By Katie Nicholls Aug 15, 2022 | 10:29 AM

Tengyart / Unsplash

There has been a significant lack of forest fires in northwestern Ontario this year.

To some, it is surprising. However, Chris Marchand, Fire Information Officer with the Ontario Ministry of Northern Development, Mines, Natural Resources and Forestry Aviation, Forest Fire and Emergency Services, says this is good because of a few factors.

He notes that the long winter helped keep more moisture in the ground, which means it was less likely to start smoking and cause a fire. Marchand also notes that the fairly frequent precipitation has aided Ontario’s landscape as a whole because there have not been mass drought periods with large rainstorms coming to flood the lands.

Last year was a record-breaking year for forest fires as there were 782,119 hectares (1.4 million football fields) of land affected by fire, compared to this year, where there have been only 2,416.9 hectares (4516 football fields) caught ablaze.

With just over a thousand forest fires this year, Ontario has only had to deal with 16 per cent of last year’s total number of fires to date.

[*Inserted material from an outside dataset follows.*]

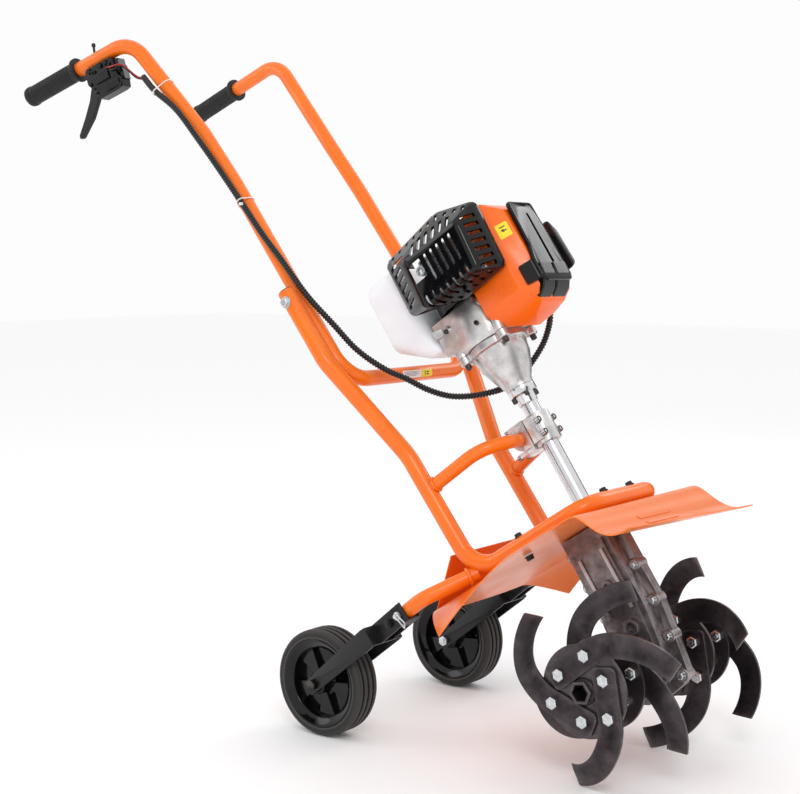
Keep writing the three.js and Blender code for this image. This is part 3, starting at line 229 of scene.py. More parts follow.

Marchand notes that there are still risks of them happening even though the odds are in our favour.

Campfires should be:

  • Built close to a water source and sheltered from the wind
  • Built on bare rock or mineral soil
  • No larger than 1 metre wide or tall
  • No closer than 1 metre from flammable material and 3 metres from overhanging branches and vegetation
  • Never left unattended
  • Fully extinguished when leaving the site

Burn piles should be:

  • Lit no sooner than 2 hours before sunset and extinguished 2 hours after sunrise
  • No larger than 2 m wide, 2 m high and kept 2 m away from flammable materials
  • Burned one pile at a time
  • Tended by a responsible person, with water and hand tools, until fully extinguished

There are a few questions that are good to ask yourself before you light a fire.

  • Are there restrictions in place against fires at your location either through a MNRF Restricted Fire Zone, or a locally administered municipal fire ban?
  • What is the fire hazard in my local area?
  • What size of fire do you have in mind? Fires over one metre wide and tall have different rules to follow.

If your fire is over one metre in width and height, it is a ‘pile’ which is subject to rules designed to avoid outdoor burning in peak daytime burning conditions when winds are typically highest and relative humidity is lowest. Daytime burning of piles is not permitted during the fire season (April 1 to Oct. 31).

It’s recommended that chipping or composting woody debris when possible

The answers to all of these questions can be found at our website at Ontario.ca/forestfire, or in the case of a municipal fire ban – your local fire department.